The church also found success in the US, where Mr Moon was named Person of the Year by Newsweek magazine in 1976 and a mass event in Washington drew over 300,000 participants.

The Washington Post reported that the church spent millions of dollars a year on programmes such as conferences and lobbying activities in the US, so as to build a positive public image and forge an alliance with conservative politicians.

Former US president Donald Trump, who leans conservative, is known to have links with the church.

Mr Abe became the first foreign leader to meet Mr Trump after his election in 2016 because the church had "personal connections" to both sides and helped to mediate the meeting, according to Japanese magazine Shincho 45.

The two men also spoke last September at a virtual conference called Rally For Hope, which was hosted by the Unification Church and other organisations including independent non governmental group Universal Peace Federation. The two groups share the same founders. 

In Japan, a network of 300 lawyers have sued the church for its controversial practices and urged Japanese politicians including Mr Abe to stop supporting it.

In a petition signed last year in response to Mr Abe's speech, the lawyers accused the church of suppressing the human rights of followers, breaking up families, and causing "serious adverse effect" on Japanese society.
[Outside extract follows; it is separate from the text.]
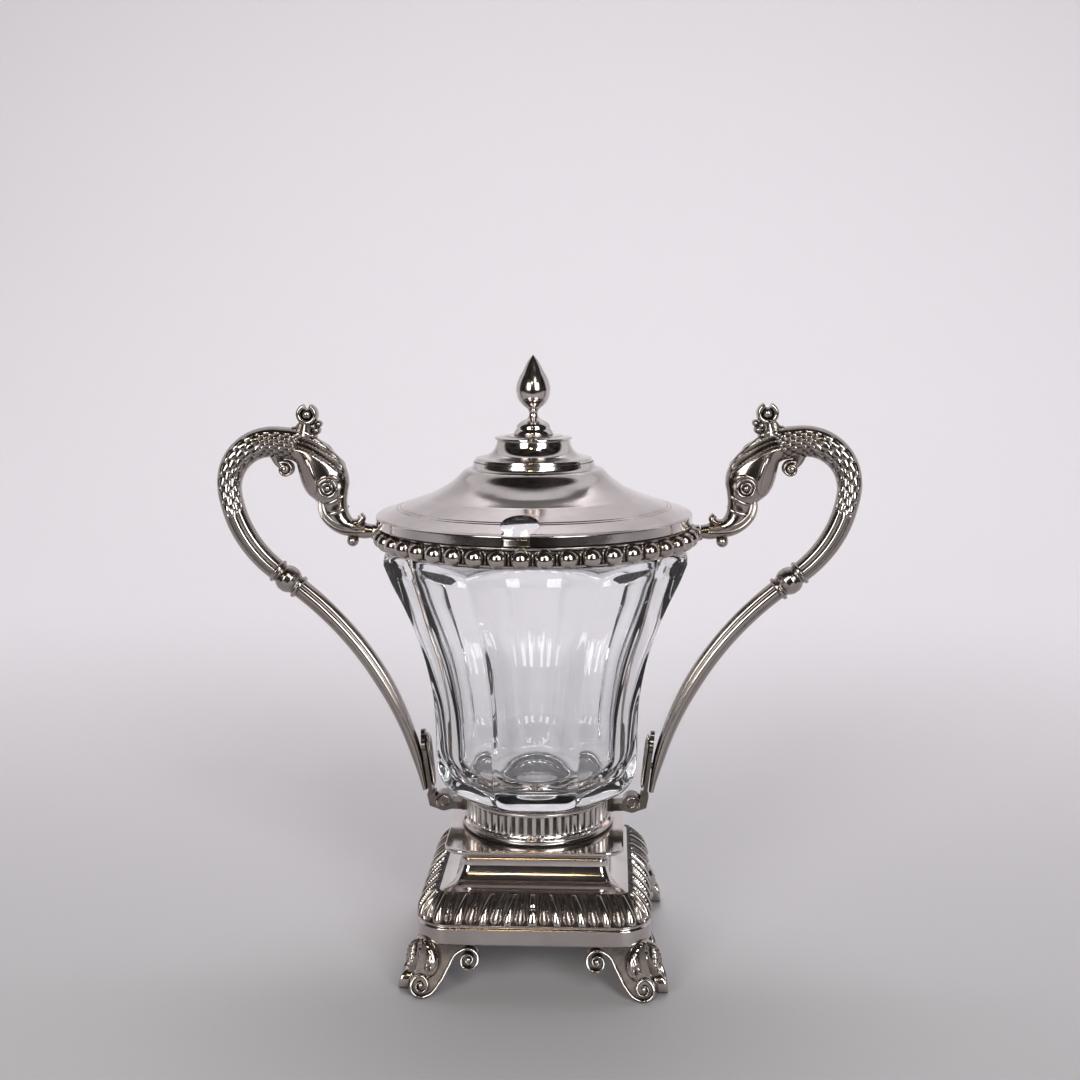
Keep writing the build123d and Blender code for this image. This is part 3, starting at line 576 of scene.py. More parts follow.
# the gap between two flutes: a dip where the angle's share of a flute passes its width
def fluteDip(t, run):
    share = np.abs((t * collarLook["flutes"] / turn) % 1 - 0.5) * 2
    return ease(share, 0.46, 0.74) * collarMask(run)


# flutes with round faces: the dip, and a low cosine across each
def fluteRelief(t, run):
    crown = collarLook["crown"] * np.cos(t * collarLook["flutes"]) * collarMask(run)
    return crown - collarLook["depth"] * fluteDip(t, run)


# the dip also paints the gaps between flutes dark: painted shade and sulphide
collar = turned(collarRows, collarLook["flutes"] * 10, fluteRelief, fluteDip)
makePiece("flutedCollar", collar, silver, stands="fluted_collar", sharp=50)


# Glass

glassLook = {
    "facets": 8, "soft": 240.0, "bladeSoft": 110.0, "yaw": 1.9, "hollow": 0.95,
    "belly": 14.0, "floor": 5.4, "basin": 10.0, "arches": 3.2,
    "blankFoot": (21.09, 11.0), "blankMouth": (42.2, 5.1),  # radius, and what an arch adds to it
}
facetKeys = [  # height over the belly's foot, and half the width across the flats
    (0, 22.4), (1.6, 25.0), (4.5, 27.5), (9.0, 29.1), (14.0, 29.6), (22.9, 29.75), (31, 30.2),
    (41, 31.9), (50.5, 34.6), (59.9, 38.2), (67, 41.4), (level["shoulder"] - level["belly"], 43.7),
]


# outline of the cut glass at a height: eight flats, r = a / (sum of cos^p)^(1/p), never outside
# the round blank, both joined softly
def glassRadius(t, apothem, blank):
    soft, blade = glassLook["soft"], glassLook["bladeSoft"]
    share = np.zeros_like(t * apothem)
    for k in range(glassLook["facets"]):
        share += np.clip(np.cos(t - k * turn / glassLook["facets"]), 0, 1) ** soft
    flat = apothem / share ** (1 / soft)
    return (flat**-blade + blank**-blade) ** (-1 / blade)


# the liner: foot, hollow facets that arch at the shoulder, neck, bore and a round basin. Columns
# crowd towards the facets' edges, and a facet is hollow by a parabola across it
def makeGlass():
    base, shoulder, seat = level["belly"], level["shoulder"], level["neckSeat"]
    belly = glassLook["belly"]
    arches = shoulder - glassLook["arches"]  # where the flats begin to run out in arches
    heights = np.concatenate([
        base + belly * (1 - np.cos(np.linspace(0, math.pi / 2, 40))),
        np.linspace(base + belly + 0.3, base + 23, 16),
        np.linspace(base + 23.5, arches, 50),
        arches + (seat - arches - 0.05) * np.sin(np.linspace(0.08, math.pi / 2, 20)),
    ])
    keyZ, keyHalf = np.array(facetKeys).T
    apothem = cubic(base + keyZ, keyHalf, heights)
    facet = math.pi / glassLook["facets"]
    drop = np.clip((base + belly - heights) / belly, 0, 1)
    high = np.clip((heights - arches) / (seat - arches), 0, 1)
    lowBlank = glassLook["blankFoot"][0] + glassLook["blankFoot"][1] * arch(drop)
    topBlank = glassLook["blankMouth"][0] + glassLook["blankMouth"][1] * arch(high)
    blank = np.where(heights < base + belly, lowBlank, apothem / math.cos(facet) + 0.02)
    blank = np.minimum(blank, topBlank + (high == 0))
    u = np.linspace(-1, 1, 33)[:-1]
    t = np.arange(glassLook["facets"])[:, None] * 2 * facet + facet * (1.5 * u - 0.5 * u**3)[None]
    t = t.reshape(1, -1)
    outer = glassRadius(t, apothem[:, None], blank[:, None])
    cut = np.clip((heights - base) / 8, 0, 1) * np.clip((seat - heights) / 8, 0, 1)
    fromMiddle = (np.mod(t + facet, 2 * facet) - facet) / facet
    outer = outer - glassLook["hollow"] * cut[:, None] * (1 - fromMiddle**2)
    foot = np.array([
        (0, level["collar"] + 1.7), (17.6, level["collar"] + 1.7), (18.5, level["collar"] + 2.4),
        (18.6, base - 1.0), (19.0, base - 0.1), (20.6, base - 0.02),
    ])
    neck = filleted([
        (40.8, seat), (40.8, seat + 6.0, 0.8), (37.5, seat + 6.0, 0.8), (37.6, seat, 2.0),
        (37.2, shoulder - 3),
    ], 0.5)
    floor, basin = base + glassLook["floor"], glassLook["basin"]
    boreR = cubic([0, 0.2, 0.45, 0.7, 1.0], [25.5, 26.4, 29.2, 33.4, 37.2], np.linspace(1, 0, 50))
    bore = np.column_stack([boreR, np.linspace(shoulder - 3, floor + basin, 50)])
    a = np.linspace(0, math.pi / 2, 20)
    bowl = np.column_stack([15.5 + basin * np.cos(a), floor + basin - basin * np.sin(a)])
    inner = np.vstack([neck, bore, bowl, [(r, floor) for r in (12, 8, 4, 0)]])
    shape = (1, t.shape[1])
    r = np.vstack([np.tile(foot[:, :1], shape), outer, outer[-1:] - 0.4, np.tile(inner[:, :1], shape)])
    z = np.concatenate([foot[:, 1], heights, [seat], inner[:, 1]])[:, None]
    t = t + math.radians(glassLook["yaw"])
    return grid(np.stack([r * np.cos(t), r * np.sin(t), z + 0 * t], -1))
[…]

"In order for Mr Abe to continue being an active politician, it is not a good idea for him to cooperate with the Unification Church and its affiliated groups and support their events," they said.

"We strongly urge you to consider your reputation and do not repeat this kind of action."

During a press conference held on Wednesday, the lawyers said that the Unification Church continues to seek huge donations and sell spiritual items today - even though the Japanese branch had said their attitude towards donations changed after 2009. 

The lawyers released documents showing that they made 34,537 consultations from 1986 to 2021 regarding monetary losses of about 123.7 billion yen due to large donations or purchase of expensive spiritual items, according to The Asahi Shimbun. 

They also cited how a Tokyo court in February 2020 ordered the church to return about 4.7 million yen to a former follower on the grounds that the money was donated "though an unfair method of stirring up anxiety and fear".